The corporation reduces our productivity by imposing hierarchical and bureaucratic constructs upon intellectual activities which are dynamic and non-hierarchical in nature.  The value we create through our intellectual toil is squandered on the mechanisms of corporate organization.  As intellectual workers with access to computers and the Internet we do not need to support the overhead of office space, human resources departments, managers, secretaries, investors, and all of the other trappings of corporate life.  Free of these systemic burdens we can keep the profits of our labor and improve our surplus earnings.  With access to a greater surplus we can apply these earnings to the construction of a better society.

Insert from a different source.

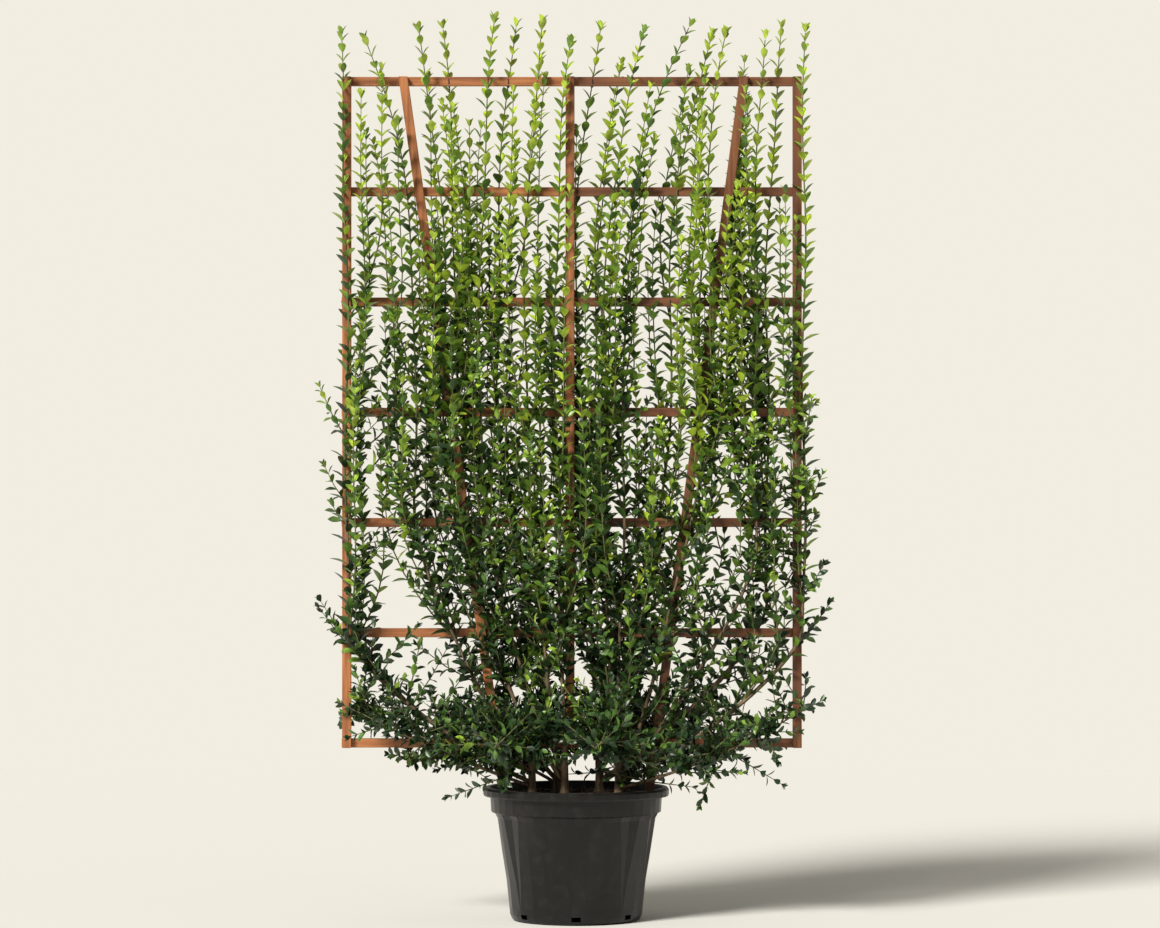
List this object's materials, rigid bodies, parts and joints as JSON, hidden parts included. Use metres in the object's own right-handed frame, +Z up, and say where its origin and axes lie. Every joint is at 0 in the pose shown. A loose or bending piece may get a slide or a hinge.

Knowledge workers should think seriously about their potential as free agents.  By claiming our productive capacity as our own and retaining ownership of our creations we can free ourselves of the fluctuations imposed upon employment by the trading economy.  We can become a model for of liberation for other workers.  It is time for the corporation to fade into history.  Let us assert our freedom.

The Virtual Collective

We call for the emergence of the virtual collective as the new basis for production.  We should take advantage of mechanisms for self organization and registration of our talents and interests.  Through electronic discussion groups we should form networks of individuals who seek to combine their talents in productive pursuit.  Upon identifying tasks or new products, we should form virtual collectives with individuals in possession of complementary talents and work collectively in our own interest.  Through the application of this formula, we will accrue an ever increasing ownership of intellectual property.  This ownership and the profit derived from it will free us from the need to work only to survive.  With this increased freedom we will be empowered to pursue our fields of interest unrestrained by the ever nagging need for the next paycheck and dependency upon the corporation.  More importantly, with access to greater capital we can express our ethical motivations through the application of our capital towards social transformation.